Iron Ore Futures Surge on Strong Steel Consumption in China

Iron ore futures advanced on Thursday, buoyed by robust steel consumption data from China, the world's largest consumer. This shift in investor focus towards growing ore demand triggered a wave of short covering.

Key Highlights:

* The most-traded May iron ore contract on the Dalian Commodity Exchange (DCE) climbed 2.26% to 837 yuan ($115.15) per metric ton.
* The March iron ore benchmark on the Singapore Exchange rose 1.65% to $108.45 per ton, reaching its highest level since February 14.
* Consumption of rebar, used in construction, surged by 163% week-on-week to 1.69 million tons as of February 20.

Market Dynamics:

Analysts attribute the surge in ferrous market prices to better-than-expected steel consumption. This has sparked optimism that demand for steelmaking ingredients will rise in the coming weeks, as steel mills increase production.

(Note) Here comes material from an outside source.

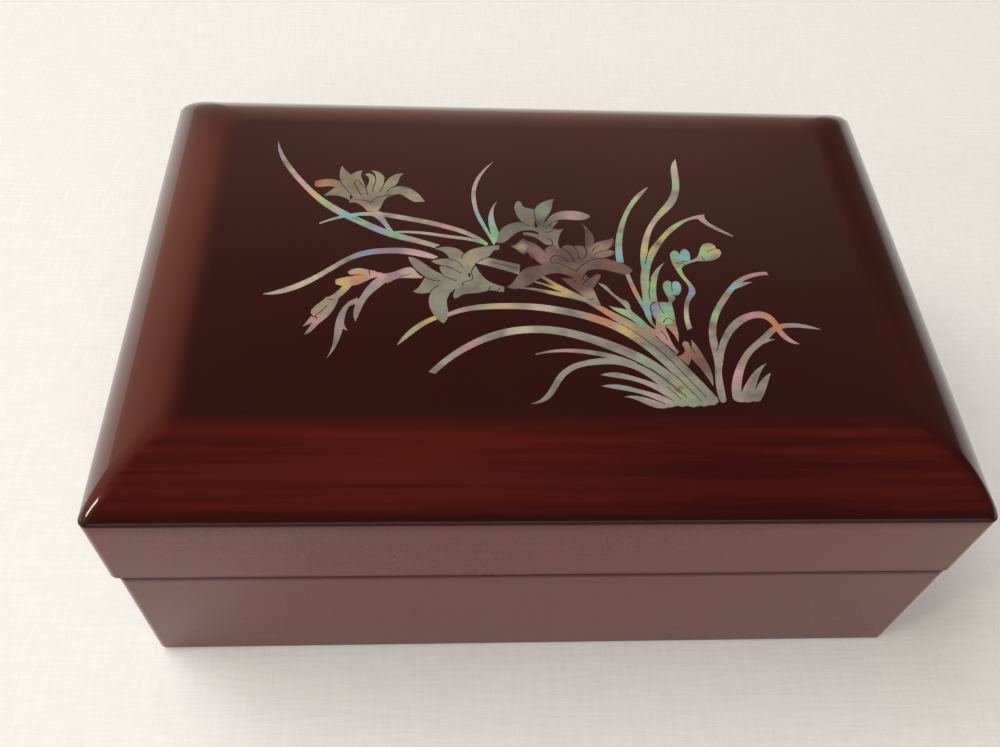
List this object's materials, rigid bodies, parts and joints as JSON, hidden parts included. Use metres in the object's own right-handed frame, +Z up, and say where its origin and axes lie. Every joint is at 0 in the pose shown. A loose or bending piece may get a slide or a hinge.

Despite uncertainties surrounding additional stimulus measures from China, the limited change in benchmark lending rates suggests a cautious approach to monetary policy.

Impact on Producers:

The gains in ore prices may provide temporary relief for major producers such as Rio Tinto, BHP, Fortescue, and Vale. These companies have recently reported significant profit declines due to falling prices and the slowdown in China's property market.

Other Steelmaking Ingredients:

Other steelmaking ingredients on the DCE also advanced, with coking coal and coke rising by 2.89% and 2.62%, respectively. Steel benchmarks on the Shanghai Futures Exchange were also higher, with rebar gaining 1.24%, hot-rolled coil adding 1.02%, wire rod edging up 0.26%, and stainless steel rising 1.15%.